Hansen also serves as co-principal investigator, along with Andrew Lo of MIT, on the Macro Financial Modeling Project (MFM). This research group works to develop macroeconomic models with enhanced linkages to financial markets, with the aim of providing better policy tools for monitoring so-called systemic risks to the economy.
In addition to the Nobel prize, Hansen has also received many other awards and honors. Hansen won the 2010 BBVA Foundation Frontiers of Knowledge Award in the Economics, Finance and Management “for making fundamental contributions to our understanding of how economic actors cope with risky and changing environments.” He also received the CME Group-MSRI Prize in Innovative Quantitative Applications in 2008 and the Erwin Plein Nemmers Prize in Economics from Northwestern University in 2006. In 1984, he and Kenneth J. Singleton were awarded the Frisch Medal from the Econometric Society for their paper, “Generalized Instrumental Variables Estimation of Nonlinear Rational Expectations Models.”
Professor Hansen is a fellow of the National Academy of Sciences and the American Finance Association. He also is a member of the American Academy of Arts and Sciences and past president of the Econometric Society.
Professor Hansen holds a bachelor’s degree in mathematics and political science from Utah State University and a doctorate in economics from the University of Minnesota. Hansen has also received numerous honorary degrees, including an honorary doctorate from Utah State University in 2012.
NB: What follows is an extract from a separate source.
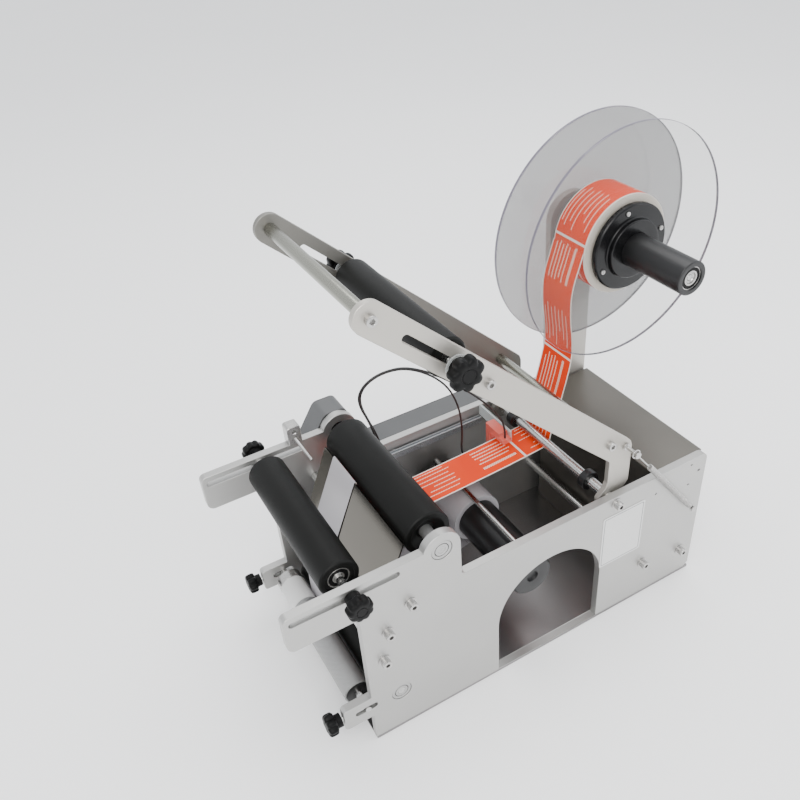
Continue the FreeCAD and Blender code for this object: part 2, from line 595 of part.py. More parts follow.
for c in scr_pts:
    hub = hub.cut(cyl_y(c, 1.5, 109, 113))
    hs.append(fuse(cyl_y(c, 2.4, 108.4, 110), cyl_y(c, 1.5, 109.5, 112.8)))
export("reel_hub", hub, *hs)
export("reel_disc_near", ring_y(SPOOL, DISC_R, CORE_R, 116, 119))
export("reel_disc_far", ring_y(SPOOL, DISC_R, 17.5, 168, 171))
export("label_roll", ring_y(SPOOL, ROLL_R, CORE_R + 3, 119.5, 167.5), ring_y(SPOOL, CORE_R + 3, CORE_R, 119.3, 167.7))

# ---------------------------------------------------------------- press arm
du = V(0.728, 0, -0.685)
du.normalize()
dn = V(-du.z, 0, du.x)
F = V(PRESS_FRONT[0], 0, PRESS_FRONT[1])
up = F + dn * PRESS_HALF
lo = F - dn * PRESS_HALF
PIN = (313.0, 229.0)


def press_plate(y0, y1):
    s = plate([(up.x, up.z, 0), (320.0, 233.0, 5), (322.0, 226.0, 2), (322.0, 180.0, 6), (309.0, 160.0, 4),
               (293.8, 160.0, 0), (293.8, 216.5, 6), (lo.x, lo.z, 0)], y0, y1)
    s = fuse(s, cyl_y(PRESS_FRONT, PRESS_HALF, y0, y1), cyl_y(PIVOT, 14.0, y0, y1))
    s = s.cut(cyl_y(PIVOT, SHAFT_R + 0.06, y0 - 1, y1 + 1))
    p, q, w = PRESS_SLOT
    s = s.cut(slot_y(p, q, w, y0 - 1, y1 + 1))
    for c in (PRESS_FRONT, PRESS_REAR):
        s = s.cut(cyl_y(c, 2.5, y0 - 1, y1 + 1))
    return s


pn = press_plate(12.5, 18.5)
pn = pn.cut(cyl_y((149.0, 374.0), 2.5, 11, 20)).cut(cyl_y(PIN, 2.0, 11, 20))
export("press_arm_near", pn)
pf = press_plate(201.5, 207.5)
export("press_arm_far", pf)
cbs = []
for c in (PRESS_FRONT, PRESS_REAR):
    cbs.append(cyl_y(c, 6.0, 18.5, 201.5).cut(cyl_y(c, 2.5, 17, 32)).cut(cyl_y(c, 2.5, 188, 203)))
export("press_crossbars", *cbs)
asc = []
for c in (PRESS_FRONT, PRESS_REAR):
    asc.append(fuse(socket_head(c, 12.5, -1, length=5.0), cyl_y(c, 2.5, 12.5, 31)))
    asc.append(fuse(socket_head(c, 207.5, 1, length=3.0, hexr=2.0).common(cyl_y(c, 6, 207.5, 211)),
                    cyl_y(c, 2.5, 189, 207.5)))
asc.append(fuse(socket_head((149.0, 374.0), 12.5, -1, r=4.5, length=5.0), cyl_y((149.0, 374.0), 2.5, 12.5, 18.5)))
asc.append(fuse(cyl_y(PIN, 3.6, -6.6, -5.4), cyl_y(PIN, 2.0, -5.4, 18.5), cyl_y(PIN, 4.0, 9.5, 12.5)))
export("arm_screws", *asc)

# press roller on its axle, clamped in the arm slots
pa = V(PRESS_NEAR[0], 15.5, PRESS_NEAR[1])
pb = V(PRESS_FAR[0], 204.5, PRESS_FAR[1])
ax = pb - pa
L_ax = ax.Length
ax.normalize()


def on_axle(s):
    p = pa + ax * s
    return (p.x, p.y, p.z)


def on_cyl(r, s0, s1):
    return cyl(on_axle(s0), on_axle(s1), r)


s_in0, s_in1 = 3.9, L_ax - 3.9
axle = fuse(on_cyl(3.0, -13.0, s_in0 + 1), on_cyl(4.0, s_in0, s_in1), on_cyl(3.0, s_in1 - 1, L_ax + 13.0))
export("press_axle", axle)
rol = on_cyl(PRESS_R, 9.0, L_ax - 9.0)
rol = rol.makeChamfer(0.8, [e for e in rol.Edges if len(e.Vertexes) == 1])
rol = rol.cut(on_cyl(4.08, 8, L_ax - 8)).cut(on_cyl(13.5, 8, 11)).cut(on_cyl(13.5, L_ax - 11, L_ax - 8))
export("press_roller", rol)
wash = []
for s0, s1 in ((-6.6, -5.0), (L_ax + 5.0, L_ax + 6.6)):
    wash.append(on_cyl(11.0, s0, s1).cut(on_cyl(3.0, s0 - 1, s1 + 1)))
export("knob_washers", *wash)
kn = star_knob(16.0, 11.0, 9.0, 6.0, 3.05, 7)
export("press_knob_near", place(kn, on_axle(-6.8), tuple(-ax)))
export("press_knob_far", place(kn, on_axle(L_ax + 6.8), tuple(ax)))

# ---------------------------------------------------------------- front roller
fax = fuse(cyl_y(FRONT, 4.0, YN + 0.2, YF - 0.2), cyl_y(FRONT, 3.0, -11.0, YN + 1), cyl_y(FRONT, 3.0, YF - 1, 231.0),
           ring_y(FRONT, 7.5, 3.5, YN + 0.2, YN + 2.2), ring_y(FRONT, 7.5, 3.5, YF - 2.2, YF - 0.2))
export("front_axle", fax)
fr = cyl_y(FRONT, FRONT_R, 24, 196)
fr = fr.makeChamfer(0.8, [e for e in fr.Edges if len(e.Vertexes) == 1])
fr = fr.cut(cyl_y(FRONT, 6.0, 23, 197)).cut(cyl_y(FRONT, 11.0, 23, 33)).cut(cyl_y(FRONT, 11.0, 187, 197))
fr = fr.cut(cyl_y(FRONT, 15.0, 23, 25.5)).cut(cyl_y(FRONT, 15.0, 194.5, 197))
export("front_roller", fr)
fb = []
for y in (26.0, 187.0):
    s = ring_y(FRONT, 11.0, 4.05, y, y + 7)
    s = s.cut(ring_y(FRONT, 9.0, 6.0, y - 1, y + 0.7)).cut(ring_y(FRONT, 9.0, 6.0, y + 6.3, y + 8))
    fb.append(s)
export("front_roller_bearings", *fb)
kf = star_knob(12.5, 11.0, 7.5, 9.0, 3.05, 7)
export("front_knob_near", place(kf, (FRONT[0], -0.3, FRONT[1]), (0, -1, 0)))
export("front_knob_far", place(kf, (FRONT[0], Y1 + 0.3, FRONT[1]), (0, 1, 0)))

# ---------------------------------------------------------------- pinch roller with its screws
pax = fuse(cyl_y(PINCH, 4.0, YN + 0.2, YF - 0.2), cyl_y(PINCH, 3.2, -1.0, YN + 1), cyl_y(PINCH, 3.2, YF - 1, 219.0))
export("pinch_axle", pax)
pr = cyl_y(PINCH, PINCH_R, 22, 198)
pr = pr.makeChamfer(0.8, [e for e in pr.Edges if len(e.Vertexes) == 1])
pr = pr.cut(cyl_y(PINCH, 4.08, 21, 199))
export("pinch_roller", pr)
kt = star_knob(11.5, 10.0, 7.0, 6.0, 2.0, 7)
for nm, y in (("tension_knob_near", YN / 2), ("tension_knob_far", Y1 - PLATE_T / 2)):
    knob = place(kt, (-33.0, y, PINCH[1]), (-1, 0, 0))
    knob = knob.fuse(cyl((-44.0, y, PINCH[1]), (PINCH[0] - 3.6, y, PINCH[1]), 2.5)).removeSplitter()
    export(nm, knob)

# ---------------------------------------------------------------- return spring
SPRING_Y = -6.5
HOOK_Y = -3.0
A = V(PIN[0], HOOK_Y, PIN[1])
B = V(POST[0], SPRING_Y, POST[1])
sd = A - B
SL = sd.Length
sd.normalize()


def sp(s):
    p = B + sd * s
    return (p.x, p.y, p.z)


coil = cyl(sp(6.0), sp(SL - 32.0), 3.5).cut(cyl(sp(8.0), sp(SL - 31.0), 2.2))
low = fuse(Part.makeTorus(3.0, 0.8, V(POST[0], SPRING_Y, POST[1]), V(0, 1, 0)), cyl(sp(3.2), sp(6.5), 0.8))
export("tension_spring", coil.fuse(low).removeSplitter())
hook = fuse(Part.makeTorus(4.4, 0.8, V(PIN[0], HOOK_Y, PIN[1]), V(0, 1, 0)), cyl(sp(SL - 4.4), sp(SL - 64.0), 0.8))
export("spring_hook", hook)

print("spring length at rest %.1f, direction %.4f %.4f %.4f" % (SL, sd.x, sd.y, sd.z))
print("press axle direction %.4f %.4f %.4f length %.2f" % (ax.x, ax.y, ax.z, L_ax))
print("nodes:", len(NODES))
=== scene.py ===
import bpy
import bmesh
import math
from mathutils import Matrix, Vector
from mathutils.geometry import tessellate_polygon


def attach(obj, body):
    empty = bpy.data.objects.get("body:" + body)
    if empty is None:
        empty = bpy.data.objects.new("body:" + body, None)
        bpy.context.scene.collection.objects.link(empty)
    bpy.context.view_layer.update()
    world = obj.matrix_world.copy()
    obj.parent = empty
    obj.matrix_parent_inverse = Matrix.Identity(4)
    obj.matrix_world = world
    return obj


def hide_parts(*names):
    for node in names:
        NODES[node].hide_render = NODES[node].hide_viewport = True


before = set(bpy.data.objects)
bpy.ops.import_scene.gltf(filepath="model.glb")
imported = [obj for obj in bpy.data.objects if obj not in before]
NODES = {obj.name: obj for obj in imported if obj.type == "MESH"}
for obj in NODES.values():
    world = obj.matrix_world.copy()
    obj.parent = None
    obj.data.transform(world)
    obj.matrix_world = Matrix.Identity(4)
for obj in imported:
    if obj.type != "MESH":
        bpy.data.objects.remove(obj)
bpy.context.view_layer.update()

# ------------------------------------------------------------------ working frame
# Lengths below are millimetres in the machine's working frame: x from the front leg edge,
# y from the near plate's outer face, z from the plates' foot. pt() gives metres in the row frame.
SX, SY, SZ = -212.0, -110.0, 3.0


def pt(x, y, z):
    return Vector(((x + SX) / 1000.0, (y + SY) / 1000.0, (z + SZ) / 1000.0))


# ------------------------------------------------------------------ camera
AZ, EL, ROLL = math.radians(-27.093), math.radians(36.272), math.radians(-4.69)
EYE = pt(-164.064, -453.413, 774.487)
back = Vector((math.sin(AZ) * math.cos(EL), -math.cos(AZ) * math.cos(EL), math.sin(EL)))
right = Vector((math.cos(AZ), math.sin(AZ), 0.0))
up = back.cross(right)
cx = right * math.cos(ROLL) + up * math.sin(ROLL)
cy = up * math.cos(ROLL) - right * math.sin(ROLL)
cam_data = bpy.data.cameras.new("camera")
cam = bpy.data.objects.new("camera", cam_data)
bpy.context.scene.collection.objects.link(cam)
cam.matrix_world = Matrix.Translation(EYE) @ Matrix((cx, cy, back)).transposed().to_4x4()
cam_data.sensor_width = 36.0
cam_data.lens = 828.217 * 36.0 / 800.0
cam_data.shift_x = -9.441 / 800.0
cam_data.shift_y = -2.043 / 800.0
cam_data.clip_start, cam_data.clip_end = 0.01, 20.0
bpy.context.scene.camera = cam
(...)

Zhiguo He is interested in the implications of agency frictions and debt maturities in financial markets and macroeconomics with a special focus on contract theory and banking. His recent research focuses on the role of financial institutions in the 2007/08 global financial crisis. He is also actively conducting academic research on Chinese financial markets that have been undergoing rapid development, including the stock market, local government debt, shadow banking, and interbank markets together with recent regulation changes; in relation to this research, he teaches a newly created elective MBA course, “Chinese Economy and Financial Markets.” Besides research in Chinese financial markets, he has also been writing academic articles on new progress in the area of cryptocurrency and blockchains. His research has been published in leading academic journals including the American Economic Review, Econometrica, the Review of Economic Studies, the Journal of Finance, the Review of Financial Studies, and the Journal of Financial Economics. He has been an associate editor for the Review of Financial Studies and Management Science and currently serves as an associate editor for the Journal of Finance.
Professor He received his bachelor and master degrees from the School of Economics and Management at Tsinghua University before receiving his PhD from the Kellogg School of Management at Northwestern University in 2008. He has been named a 2014 Alfred P. Sloan Research Fellow, and has won numerous awards for his outstanding scholastic record, including the Lehman Brothers Fellowship for Research Excellence in Finance in 2007, the Swiss Finance Institute Outstanding Paper Award in 2012, the Smith-Breeden First Prize in 2012, and the Brattle Group First Prize in 2014. In autumn 2015 he was the dean’s distinguished visiting scholar at Stanford University, Graduate School of Business and in winter 2020 he will be a visiting professor of finance at Yale University, School of Management. Before joining the Chicago Booth faculty in 2008, he worked as a stock analyst at the China International Capital Corporation in Beijing in 2001 and visited the Bendheim Center for Finance at Princeton University as a post-doctoral fellow.